In recent years, the increasing availability of Electronic Medical Records (EMR) has brought vast array of promising opportunities to automate healthcare data analytics. This helps gradually reduce the need for traditional manual data analytics which relies on domain expertise, experience, and costly as well as painstakingly designed experiments. However, the complexity of EMR data and EMR data analytics poses challenges on healthcare analytic performance, diminishing its potential and hence usability in practice. Consequently, it is of vital necessity and importance to resolve the challenges in both EMR data and EMR data analytics in order to boost the performance and facilitate high quality as well as interpretable healthcare data analytics for providing useful medical insights.

In this thesis, we study four main challenges in EMR data and EMR data analytics, namely irregularity, bias, lack of reliability and lack of interpretability, and propose solutions to resolving them.

Firstly, we identify the irregularity challenge in EMR data and justify that it should be resolved at the feature level to reduce the time information loss. We propose an adapted Gated Recurrent Unit model to incorporate the fine-grained feature-level time span information. This model has the advantage of differentiating various medical features through learning their decaying parameters. Experimental results show that our proposed model can effectively improve EMR data analytic performance in terms of accuracy.

Secondly, we investigate the irregularity challenge in EMR data and find that it is a phenomenon, while bias should be the underlying reason. Hence, we formalize the bias challenge in EMR data and propose a general method to transform the biased EMR time series into unbiased data. Our inference model takes into account two characteristics of medical features, Condition Change Rate and Observation Rate, respectively representing the probability that a feature's actual condition changes from past and the probability that a feature is observed if abnormal. Experimental results demonstrate that our proposed bias resolving method manages to not only impute missing data more accurately but also boost the performance of downstream data analytic applications.

Thirdly, due to the fact that EMR data analytics is a high-stake application in which every patient needs to be considered equally important, it is crucial for the model to handle the samples it can predict well, while rely on human for the difficult ones. We treat this as a sample decomposition problem and propose to optimize the partial coverage model with a reject option as a solution. In particular, we devise a general two-level approach to optimize sample decomposition for healthcare applications, i.e., optimize the partial coverage model with a reject option, which re-weights the sample distribution in two ways: (i) select easy samples during training, (ii) tune the loss for each training sample based on its difficulty. We evaluate the effectiveness of our proposed optimization approach in two real-world EMR datasets and experimental results illustrate that the proposal exhibits a substantial superiority over baselines in terms of the model's prediction performance on easy samples.

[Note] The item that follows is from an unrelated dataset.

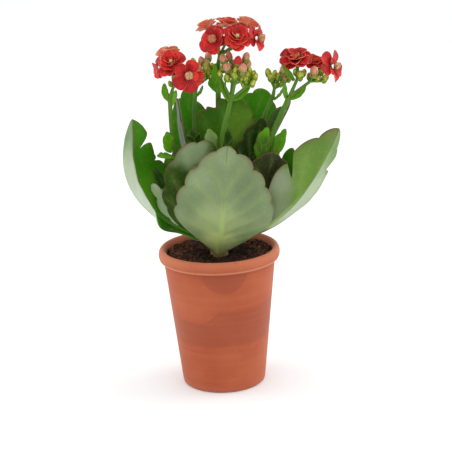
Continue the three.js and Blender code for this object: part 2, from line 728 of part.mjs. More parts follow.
// One petal: a thin lens with a pointed tip, its edges drawn in towards the root.
function petal(root, run, rise, length, width, rows) {
  const side = rise.clone().cross(run);
  const spot = (r, s, lift) =>
    root
      .clone()
      .addScaledVector(run, length * r)
      .addScaledVector(side, s)
      .addScaledVector(rise, lift + PETAL.hollow * length * r * r);
  const skin = new Skin();
  const ribs = rows.map(([r, share]) => ({
    left: spot(r, share * width, PETAL.edge),
    right: spot(r, -share * width, PETAL.edge),
    top: spot(r, 0, PETAL.thick / 2),
    under: spot(r, 0, -PETAL.thick / 2),
  }));
  const root1 = spot(0, 0.2 * width, 0);
  const root2 = spot(0, -0.2 * width, 0);
  const tip = spot(1, 0, 0);
  const first = ribs[0];
  const last = ribs[ribs.length - 1];
  skin.face(root1, first.top, first.left);
  skin.face(root1, root2, first.top);
  skin.face(root2, first.right, first.top);
  skin.face(root1, first.left, first.under);
  skin.face(root1, first.under, root2);
  skin.face(root2, first.under, first.right);
  for (let i = 0; i + 1 < ribs.length; i += 1) {
    const [low, high] = [ribs[i], ribs[i + 1]];
    skin.quad(low.left, low.top, high.top, high.left);
    skin.quad(low.top, low.right, high.right, high.top);
    skin.quad(low.under, low.left, high.left, high.under);
    skin.quad(low.right, low.under, high.under, high.right);
  }
  skin.face(last.left, last.top, tip);
  skin.face(last.top, last.right, tip);
  skin.face(last.under, last.left, tip);
  skin.face(last.right, last.under, tip);
  return skin.solid();
}

// True where a point is nearer to its own bloom than to any other.
function ownSide(bloom, point) {
  return BLOOMS.every((other) => {
    if (other === bloom) return true;
    const apart = vec(other.at).sub(vec(bloom.at));
    const middle = vec(bloom.at).addScaledVector(apart, 0.5);
    return point.clone().sub(middle).dot(apart.normalize()) < -0.6;
  });
}

function bloomSolid(bloom, index) {
  const axis = vec(bloom.facing).normalize();
  const across = new THREE.Vector3(1, 0.2, 0.1).cross(axis).normalize();
  const draw = draws(index + 11);
  const at = vec(bloom.at);
  const top = at.clone().addScaledVector(axis, CORE.height);
  const bodies = [rod([at, top], [CORE.radius, 0.85 * CORE.radius], { sides: 7 })];
  bloom.layers.forEach(([count, lift, share], layer) => {
    for (let i = 0; i < count; i += 1) {
      const turn = (2 * Math.PI * (i + 0.5 * layer + 0.12 * (draw() - 0.5))) / count;
      const out = across.clone().applyAxisAngle(axis, turn);
      const tilt = rad(lift + 6 * (draw() - 0.5));
      const run = out.clone().multiplyScalar(Math.cos(tilt)).addScaledVector(axis, Math.sin(tilt));
      const rise = axis.clone().multiplyScalar(Math.cos(tilt)).addScaledVector(out, -Math.sin(tilt));
      const root = at
        .clone()
        .addScaledVector(axis, 0.7 + 0.6 * layer)
        .addScaledVector(out, PETAL.rootOut);
      let length = bloom.radius * share * (0.94 + 0.12 * draw());
      while (length > 3 && !ownSide(bloom, root.clone().addScaledVector(run, length))) length *= 0.92;
      const width = Math.min(0.55 * length, (2.1 * bloom.radius * share) / count);
      bodies.push(petal(root, run, rise, length, width, layer === 0 ? OUTER : INNER));
    }
  });
  const whole = joined(bodies);
  return bloom.heart ? mainPiece(whole.subtract(heartSolid(bloom, GAP))) : mainPiece(whole);
}

// The cream bud still closed in the middle of a bloom.
function heartSolid(bloom, grow = 0) {
  const axis = vec(bloom.facing).normalize();
  const r = bloom.heart;
  const along = (rise) => vec(bloom.at).addScaledVector(axis, CORE.height + GAP + rise * r);
  const radii = [0.5 * r, r, 0.9 * r, 0.35 * r];
  return rod([along(0), along(0.6), along(1.3), along(1.8)], radii, { sides: 7, grow });
}

// ---- The plant, put together ---------------------------------------------------------------

const kalanchoe = new THREE.Group();

function addPiece(name, body, material) {
  const mesh = new THREE.Mesh(geometryOf(body), material);
  mesh.name = name;
  kalanchoe.add(mesh);
}

addPiece("pot", pot(), clay);
addPiece("soil", soil(), earth);
addPiece("crown", crown(), stemGreen);

for (const leaf of LEAVES) addPiece(leaf.name, seated(leafSolid(leaf)), leaf.finish);

for (const stalk of STALKS) {
  const blooms = BLOOMS.filter((bloom) => bloom.stalk === stalk.name);
  const top = stalk.path[stalk.path.length - 1];
  const pieces = [
    stem(stalk.path, stalk.radii, { sides: 6, steps: 7 }),
    ...stalk.branches.map((end) => stem([top, end], [TWIG.root, TWIG.end], { sides: 5, steps: 1 })),
    ...stalk.leaves.map(leafSolid),
    ...stalk.buds.map((spot) => bud(spot, stalk.branches)),
    ...blooms.map((bloom) => cup(bloom, stalk.branches)),
  ];
  addPiece(stalk.name, seated(joined(pieces)), stemGreen);
}

BLOOMS.forEach((bloom, index) => {
  addPiece(bloom.name, bloomSolid(bloom, index), red);
  if (bloom.heart) addPiece(`${bloom.name}_heart`, heartSolid(bloom), cream);
});

export default kalanchoe;
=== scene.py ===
"""A kalanchoe in flower, growing in a round clay pot.

Metres, +Z up, the pot stands on z = 0 and -Y is the plant's front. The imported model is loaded
first as the fixed frame, and each piece below stands for the nodes that it names.
"""

import math
import random

import bpy
import numpy as np
from mathutils import Matrix, Vector, noise


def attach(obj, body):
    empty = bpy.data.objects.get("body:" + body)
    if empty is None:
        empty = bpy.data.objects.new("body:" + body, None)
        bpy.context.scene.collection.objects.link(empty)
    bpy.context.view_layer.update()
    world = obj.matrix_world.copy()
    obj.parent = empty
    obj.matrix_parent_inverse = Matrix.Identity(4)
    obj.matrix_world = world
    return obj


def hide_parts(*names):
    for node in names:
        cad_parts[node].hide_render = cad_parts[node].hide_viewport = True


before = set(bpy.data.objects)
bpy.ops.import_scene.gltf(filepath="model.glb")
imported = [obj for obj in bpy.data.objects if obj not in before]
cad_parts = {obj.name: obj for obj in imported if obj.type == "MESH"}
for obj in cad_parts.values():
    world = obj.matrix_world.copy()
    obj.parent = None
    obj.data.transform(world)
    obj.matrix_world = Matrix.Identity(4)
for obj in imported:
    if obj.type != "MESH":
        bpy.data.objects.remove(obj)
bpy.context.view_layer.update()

# ---- Pot -------------------------------------------------------------------------------------
# A cone of unglazed red clay, turned on a wheel, with its rim rolled into a bead and three holes
# in its floor. It is matt and a little chalky, and two smoother patches on its wall are darker.

MM = 0.001
POT_SIDES = 128
FOOT = 28.6  # radius of the flat it stands on, mm
# The outline from the foot to the rim and down the inside, each place as radius and height in mm.
WALL_OUT = [(29.9, 0.3), (30.7, 1.0), (31.1, 2.4)] + [
    (31.1 + 10.2 * k / 8, 2.4 + 93.1 * k / 8) for k in range(1, 9)
]
BEAD = [
    (42.25 + 2.75 * math.cos(math.radians(a)), 100.25 + 4.75 * math.sin(math.radians(a)))
    for a in range(-112, 181, 12)
]
WALL_IN = [(39.3, 97.5), (37.3, 93.5), (26.5, 10.0), (25.6, 8.0), (23.5, 7.0)]
DRAIN_RADIUS, DRAIN_OUT = 3.0, 14.0


def alone():
    """Leaves nothing selected, so that an operator acts on the next piece only."""
    if bpy.context.object and bpy.context.object.mode != "OBJECT":
        bpy.ops.object.mode_set(mode="OBJECT")
    bpy.ops.object.select_all(action="DESELECT")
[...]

Finally, for a high-stake application, we need to improve the interpretability of analytic models. We propose to categorize the feature importance into the global level and the local level to respectively provide general and time-specific explanations. Consequently, we propose to model the global-level feature importance in one subnetwork with the feature-wise transformation mechanism and the local-level feature importance in another subnetwork with the self-attention mechanism. Through training both subnetworks jointly, we aim to achieve accurate predictions and derive medically interpretable insights simultaneously. Experimental results confirm this model's effectiveness in terms of both prediction performance and interpretation capability with doctors' assistance on validation.